Thanks for clarifying it. What exactly can be done with this now? The "t" is time, but I don't understand the time of what? The time of the change in frequency? I have done some calculations and for a change in frequency from say, UV to violet light, the equation gives:

t ≥ 8.6 attoseconds

But if you reverse it, then the change in frequency from violet light to UV, the equation gives:

t ≥ -8.6 attoseconds

 Again, $\Delta f$ is not the change in frequency. It is the uncertainty with which you know the frequency. Then, t is the minimum time you need to measure the wave-train to achieve the given precision.
 Recognitions: Homework Help The "delta" is not a "change in" - it is the uncertainty in some measurement - a statement of how imprecise something is known. So $\Delta f$ would be the uncertainty in frequency.
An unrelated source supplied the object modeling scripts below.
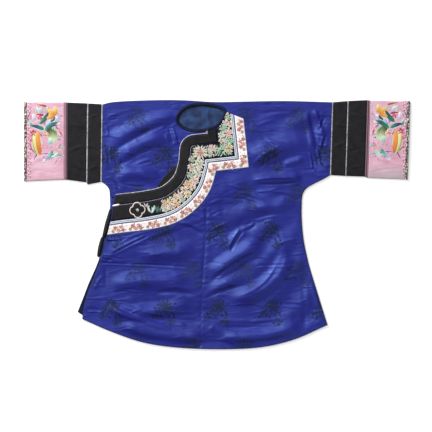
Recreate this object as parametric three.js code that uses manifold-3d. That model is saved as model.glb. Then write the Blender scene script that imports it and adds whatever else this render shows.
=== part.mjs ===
// A Chinese woman's side-fastening jacket of figured blue silk, laid out flat with its front up.
//
// Millimetres, +Z up. The garment lies on the plane Z = 0 with the shoulder fold towards +Y, the wearer's left sleeve
// towards +X, and the origin under the middle of its outline. Each half of the body is one cloth that runs from the
// back hem over the shoulder fold to the front. The wearer's left front is sewn at the centre seam to an overlap that
// crosses to the wearer's right side, and the short underlap of the right half lies hidden below it. Trims follow the
// overlap's edge from the neck to the side. Every sleeve ends in flattened tubes of black satin and embroidered silk.

import * as THREE from "three";
import { mergeVertices } from "three/addons/utils/BufferGeometryUtils.js";
import Module from "manifold-3d";

const wasm = await Module();
wasm.setup();

// ---- Cloth and levels ----

const WALL = 1.8; // silk with its lining
const LINING = 0.8; // the lining or facing alone
const GAP = 0.3; // between pieces at a seam and between cloths that touch
const FRONT_UNDER = WALL + GAP + LINING + GAP; // underside of a front that lies on the lined back
const FRONT_TOP = FRONT_UNDER + WALL;
const OVERLAP_RISE = WALL + GAP; // how far the overlap is lifted by the underlap below it
const SKY = 40; // above every cloth, where cutting prisms end
const FLATNESS = 0.02; // triangles that are this nearly level are joined

const rows = (names, values) =>
  values.map((row) => Object.fromEntries(names.split(" ").map((name, i) => [name, row[i]])));

// ---- Outlines, seen from above ----

// The fold over the shoulders, from the right sleeve's joint to the left sleeve's.
const SHOULDER = rows("x y", [
  [-342, 360.6],
  [-321, 366],
  [-285, 369.5],
  [-171, 373.4],
  [-96, 372.6],
  [-6, 367.4],
  [84, 368.9],
  [204, 370.6],
  [345, 366.8],
]);

// The hem of the front, from the right vent to the left side.
const FRONT_HEM = rows("x y", [
  [-404, -283.5],
  [-321, -319.5],
  [-225, -352.5],
  [-129, -367.7],
  [15, -373.6],
  [135, -367.2],
  [231, -344.5],
  [331, -301],
]);

// The hem of the back. It is a little shorter, and shows only at the right vent.
const BACK_HEM = rows("x y", [
  [-417.6, -262],
  [-396, -276],
  [-321, -308],
  [-225, -341],
  [-129, -358],
  [15, -366],
  [135, -360],
  [231, -337],
  [329.5, -296],
]);

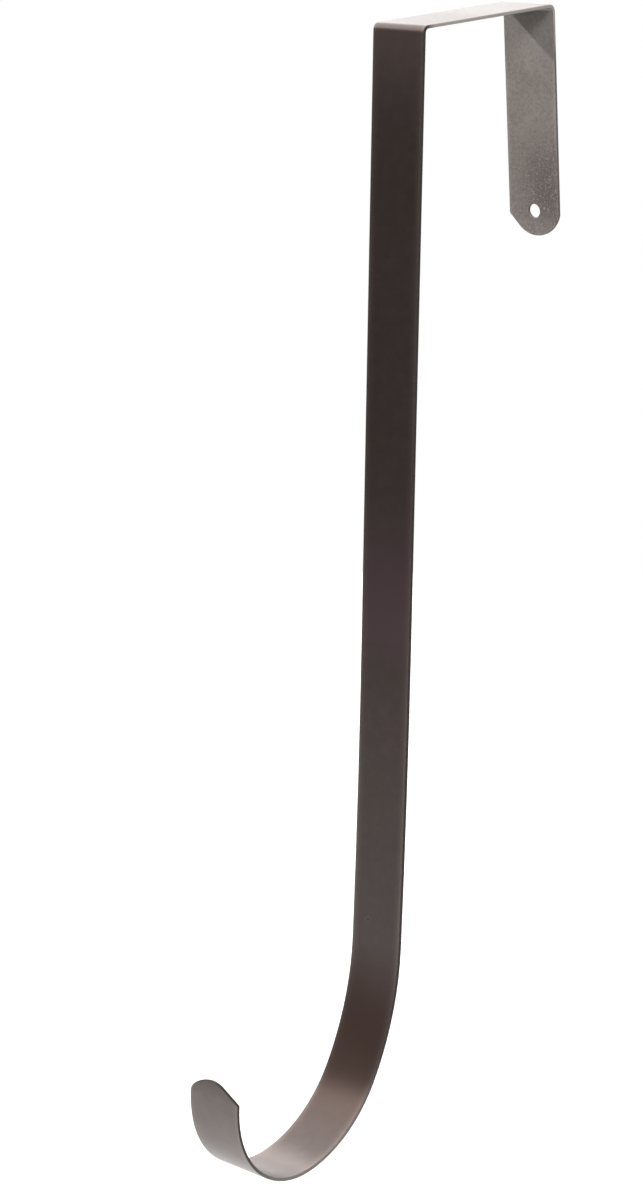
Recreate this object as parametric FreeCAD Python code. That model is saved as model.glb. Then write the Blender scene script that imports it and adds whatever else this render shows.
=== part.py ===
import FreeCAD, Part
import math
import os

os.makedirs("parts", exist_ok=True)

# Over door hook: one flat steel strip, bent over the top of a door and rolled into a hook.
# Millimetres. +Z is up, +X runs across the strip, +Y points into the room behind the door.
# The origin is the middle of the underside of the bridge, where the hook sits on the door.

# Strip, whose edges are rounder on the display side than on the door side
strip_width = 15.0
strip_thickness = 0.8
display_edge_round = 0.25
door_edge_round = 0.1

# Bridge over the door, its sizes taken on the door side between the inside corners
door_gap = 48.5
bridge_rise_angle = 4.0
front_bend_inner_radius = 1.0
back_bend_inner_radius = 1.2

# Back leg, its length taken from the inside corner to the tip
leg_length = 56.0
leg_splay_angle = 6.0
screw_hole_diameter = 3.4
screw_hole_from_tip = 6.1
screw_hole_rim_round = 0.15

# Strap in front of the door, its straight run taken from the inside corner
strap_straight_length = 144.0
sweep_radius = 2500.0
sweep_length = 78.0

# Hook: four bends that run into each other, each with the radius of its inner side
throat_radius = 66.0
throat_turn = 29.0
heel_radius = 31.5
heel_turn = 53.0
bowl_radius = 22.3
bowl_turn = 77.0
tip_radius = 25.0
tip_turn = 31.5

# Sheared ends: a nose arc set off the middle line towards +X. It ends in a straight flank on
# one side, and runs out over the shoulder on the other. Angles are how steeply each falls away.
hook_nose_radius = 7.8
hook_nose_offset = -1.3
hook_right_flank_angle = 28.0
hook_left_shoulder_radius = 2.5
hook_right_corner_radius = 0.5
leg_nose_radius = 7.2
leg_nose_offset = 0.5
leg_left_flank_angle = 45.0
shoulder_angle = 78.0

# Angles and bend setbacks that follow from the sizes above
front_fold = 90.0 - bridge_rise_angle
back_fold = 90.0 + bridge_rise_angle - leg_splay_angle
front_setback = front_bend_inner_radius * math.tan(math.radians(front_fold) / 2)
back_setback = back_bend_inner_radius * math.tan(math.radians(back_fold) / 2)


def along(heading):
    """Unit vector of a heading in the YZ plane, in degrees from +Y towards +Z."""
    angle = math.radians(heading)
    return FreeCAD.Vector(0, math.cos(angle), math.sin(angle))


def display_side(heading):
    """Unit vector from the door side of the strip to its display side."""
    angle = math.radians(heading)
    return FreeCAD.Vector(0, math.sin(angle), -math.cos(angle))


def turned(point, centre, degrees):
    """The point turned about an X axis through the centre."""
    angle = math.radians(degrees)
    arm = point - centre
    y = arm.y * math.cos(angle) - arm.z * math.sin(angle)
    z = arm.y * math.sin(angle) + arm.z * math.cos(angle)
    return centre + FreeCAD.Vector(0, y, z)


def straight(length):
    return {"length": length, "turn": 0.0}


def fold(inner_radius, degrees):
    """A bend with the door side of the strip on its inside."""
    return {"radius": inner_radius, "turn": degrees}


def roll(inner_radius, degrees):
    """A bend with the display side of the strip on its inside."""
    return {"radius": inner_radius + strip_thickness, "turn": -degrees}


def strip_steps():
    """The strip from the tip of the back leg to the tip of the hook."""
    return [
        straight(leg_length - back_setback),
        fold(back_bend_inner_radius, back_fold),
        straight(door_gap - back_setback - front_setback),
        fold(front_bend_inner_radius, front_fold),
        straight(strap_straight_length - front_setback),
        roll(sweep_radius, math.degrees(sweep_length / sweep_radius)),
        roll(throat_radius, throat_turn),
        roll(heel_radius, heel_turn),
        roll(bowl_radius, bowl_turn),
        roll(tip_radius, tip_turn),
    ]


def follow(steps, start, heading):
    """Both long edges of the side view, and the point and heading at the end of each step."""
    door_edges, display_edges = [], []
    stations = [(start, heading)]
    point = start
    for step in steps:
        outer = point + display_side(heading) * strip_thickness
        if step["turn"] == 0.0:
            ahead = along(heading) * step["length"]
            door_edges.append(Part.makeLine(point, point + ahead))
            display_edges.append(Part.makeLine(outer, outer + ahead))
            point = point + ahead
        else:
            turn = step["turn"]
            reach = step["radius"] if turn > 0 else -step["radius"]
            centre = point - display_side(heading) * reach
            for edges, first in ((door_edges, point), (display_edges, outer)):
                middle = turned(first, centre, turn / 2)
                last = turned(first, centre, turn)
                edges.append(Part.Arc(first, middle, last).toShape())
            point = turned(point, centre, turn)
            heading = heading + turn
        stations.append((point, heading))
    return door_edges, display_edges, stations


def closed_strip(door_edges, display_edges, stations):
    """The side view closed at both ends and drawn out to the width of the strip."""
    caps = []
    for point, heading in (stations[0], stations[-1]):
        caps.append(Part.makeLine(point, point + display_side(heading) * strip_thickness))
    outline = Part.Wire(Part.__sortEdges__(door_edges + display_edges + caps))
    face = Part.Face(outline)
    face.translate(FreeCAD.Vector(-strip_width / 2, 0, 0))
    return face.extrude(FreeCAD.Vector(strip_width, 0, 0))


def end_waste(apex, outward, through, radius, offset, left_angle, right_angle):
    """What is sheared off to round one end of the strip."""
    margin = 2.0
    side = strip_width / 2 + margin

    def place(x, s):
        return apex + FreeCAD.Vector(x, 0, 0) + outward * s - through * margin

    def flank(direction, angle):
        """Where a flank leaves the nose arc, and where it passes the side of the strip."""
        slope = math.radians(angle)
        x = offset + direction * radius * math.sin(slope)
        s = radius * math.cos(slope) - radius
        fall = (side - direction * x) * math.tan(slope)
        return place(x, s), place(direction * side, s - fall)

    left_start, left_end = flank(-1, left_angle)
    right_start, right_end = flank(1, right_angle)
    left_far, right_far = place(-side, margin), place(side, margin)
    outline = [
        Part.Arc(left_start, place(offset, 0), right_start).toShape(),
        Part.makeLine(right_start, right_end),
        Part.makeLine(right_end, right_far),
        Part.makeLine(right_far, left_far),
        Part.makeLine(left_far, left_end),
        Part.makeLine(left_end, left_start),
    ]
    face = Part.Face(Part.Wire(outline))
    return face.extrude(through * (strip_thickness + 2 * margin))


def with_screw_hole(strip, tip, inward, through):
    """The strip with the screw hole near the tip of its back leg, and both rims of it blunted."""
    margin = 1.0
    centre = tip + inward * screw_hole_from_tip
    length = strip_thickness + 2 * margin
    base = centre - through * margin
    radius = screw_hole_diameter / 2
    strip = strip.cut(Part.makeCylinder(radius, length, base, through))
    rims = [edge for edge in strip.Edges if edge.CenterOfMass.distanceToPoint(centre) < radius]
    return strip.makeFillet(screw_hole_rim_round, rims)


def blunted_corner(strip, tip, side, radius):
    """The strip with one corner of its hook end rounded: side is 1 for +X and -1 for -X."""
    side_edges = []
    for edge in strip.Edges:
        reach = min(vertex.X * side for vertex in edge.Vertexes)
        if reach > strip_width / 2 - door_edge_round and edge.Length < 2 * strip_thickness:
            side_edges.append(edge)
    corner = min(side_edges, key=lambda edge: edge.CenterOfMass.distanceToPoint(tip))
    return strip.makeFillet(radius, [corner])


def rounded_edges(strip, side_view, radius):
    """The strip with the square edges along one line of its side view rounded."""
    line = Part.Compound(side_view)
    square = []
    for edge in strip.Edges:
        owners = strip.ancestorsOfType(edge, Part.Face)
        if len(owners) != 2:
            continue
        where = edge.valueAt((edge.FirstParameter + edge.LastParameter) / 2)
        normals = []
        for owner in owners:
            u, v = owner.Surface.parameter(where)
            normals.append(owner.normalAt(u, v))
        off_line = line.distToShape(Part.Vertex(0, where.y, where.z))[0]
        if abs(normals[0].dot(normals[1])) < 0.5 and off_line < strip_thickness / 4:
            square.append(edge)
    return strip.makeFillet(radius, square)


def hook_strap():
    steps = strip_steps()
    door_edges, display_edges, stations = follow(steps, FreeCAD.Vector(0, 0, 0), 90.0 + leg_splay_angle)
    strip = closed_strip(door_edges, display_edges, stations)

    leg_tip, leg_heading = stations[0]
    hook_tip, hook_heading = stations[-1]
    strip = strip.cut(end_waste(leg_tip, along(leg_heading) * -1, display_side(leg_heading),
                                leg_nose_radius, leg_nose_offset,
                                leg_left_flank_angle, shoulder_angle))
    strip = strip.cut(end_waste(hook_tip, along(hook_heading), display_side(hook_heading),
                                hook_nose_radius, hook_nose_offset,
                                shoulder_angle, hook_right_flank_angle))
    strip = blunted_corner(strip, hook_tip, -1, hook_left_shoulder_radius)
    strip = blunted_corner(strip, hook_tip, 1, hook_right_corner_radius)
    strip = rounded_edges(strip, display_edges, display_edge_round)
    strip = rounded_edges(strip, door_edges, door_edge_round)
    strip = with_screw_hole(strip, leg_tip, along(leg_heading), display_side(leg_heading))

    bridge_start, bridge_heading = stations[2]
    seat = bridge_start + along(bridge_heading) * (door_gap / 2 - back_setback)
    strip.translate(seat * -1)
    return strip


hook_strap().exportStep("parts/hook_strap.step")
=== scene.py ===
import math

import bmesh
import bpy
from mathutils import Matrix, Vector


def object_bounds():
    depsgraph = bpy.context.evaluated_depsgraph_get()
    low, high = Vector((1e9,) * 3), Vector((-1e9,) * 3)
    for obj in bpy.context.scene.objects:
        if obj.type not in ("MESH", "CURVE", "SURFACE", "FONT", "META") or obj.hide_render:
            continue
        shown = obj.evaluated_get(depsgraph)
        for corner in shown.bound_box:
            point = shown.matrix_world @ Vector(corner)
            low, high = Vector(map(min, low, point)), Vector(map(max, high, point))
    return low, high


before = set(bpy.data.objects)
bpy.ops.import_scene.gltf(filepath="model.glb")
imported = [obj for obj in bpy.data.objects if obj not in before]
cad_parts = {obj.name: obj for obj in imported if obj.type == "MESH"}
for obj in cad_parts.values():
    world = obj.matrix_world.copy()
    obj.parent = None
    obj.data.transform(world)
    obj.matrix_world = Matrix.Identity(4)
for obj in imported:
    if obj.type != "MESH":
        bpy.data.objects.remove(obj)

# Over door hook: one bent steel strip in a satin dark bronze finish. Metres, in the CAD frame:
# +Z up, -Y the room in front of the door, the origin in the middle of the bridge's underside.

cad_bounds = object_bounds()

# Camera, solved from the corners of the strip
camera_azimuth = 40.455
camera_elevation = 14.491
camera_roll = -0.900
camera_place = (0.427176, -0.549769, 0.037970)
camera_lens = 87.436
camera_sensor = 36.0
camera_clip = (0.01, 20.0)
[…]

You calculation shows that if you were making measurements of frequency which lead you to be uncertain to the extent that it could be violet or UV or something in between, then the smallest you could be uncertain about a related time measurement must be 8.6 attoseconds. Now consider what this means in terms of the wave-nature of a particle like the virtual particle that mediates forces? Or energy-width of an electron orbital and it's stability?
 Thanks everyone, this helps.
 The uncertainty relationship between time and frequency has interesting musical applications. The lower the frequency of a pitch, the longer you must hear it in order to ascertain its frequency. That's why a piccolo can play short notes but a tuba can't. A piccolo requires only a tiny fraction of a second to complete several cycles and clearly define its frequency. Notes at the bottom of a piano are only around 30 Hz. If played for a duration of, say, 1/40 of a second, you don't even get a chance to hear a full wavelength, leading to uncertainty about the pitch. Likewise in musical sampling. When digitizing a waveform, it must be sampled at least twice per cycle in order to discern a particular frequency. For frequencies that are high in the range of human hearing, like 4,000 Hz, the waveform must be recorded at least at a rate of 8,000 Hz. Any lower sampling rate will cut off the high frequencies and result in a damped sound. These examples are, to me, some of the clearest ways to illustrate what the uncertainty principle is "really saying." Heisenberg used a very similar example to demonstrate why his location / momentum principle was sensible, though in his case it involved EM waves, not sound. Other aspects of the HUP baffle me! I'll be posting my own question soon, haha.